A crucial factor is accepting score variability. Many golfers struggle because they believe they can control every variable. True consistency comes from playing in an emotional middle ground, where neither tension nor apathy disrupts decision-making. This balanced mindset reduces the mental errors that often trigger physical ones.

The most liberating idea is that great scoring does not require perfection. The “2/3 Rule” states that you only need two functioning areas—driving, approach play, or short game—to shoot a strong score. Scratch golfers embrace this truth. They manage their weaknesses and lean on their strengths, instead of trying to fix everything mid-round.

Training must evolve to reflect this reality. The driving range is often a “false friend”: perfect lies, endless repetitions, no consequences. Real confidence is built not through comfort but through pressure. Effective practice requires variability, meaningful stakes, and real consequences. Every session should include elements that mimic a scorecard: one ball only, no do-overs, defined targets, and measurable outcomes. When practice “matters,” it begins to resemble the demands of actual play.

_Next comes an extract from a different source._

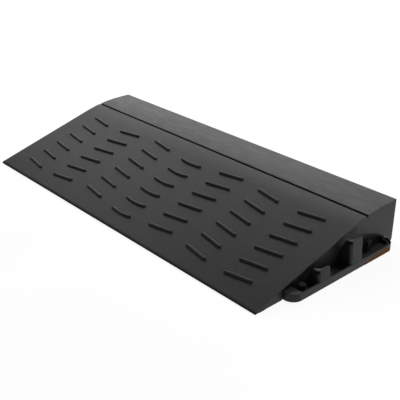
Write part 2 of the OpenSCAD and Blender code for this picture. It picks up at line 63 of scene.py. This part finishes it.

Stroke play is the purest measure of skill. Match play can hide weaknesses, casual rounds allow gimmies, but stroke play exposes everything. Every mistake counts and stays on the card, making it the most honest test of a golfer’s ability.

In the end, success is found in the ordinary moments: not through spectacular highlights, but by avoiding disasters. Like driving on a highway, aggressive bursts (birdies) save little time, while a wrong exit or flat tire (double bogey) costs a great deal. Steady progress—not heroics—produces the lowest scores.

In short: control mistakes, manage emotions, practice under real pressure, and your scoring will improve almost automatically.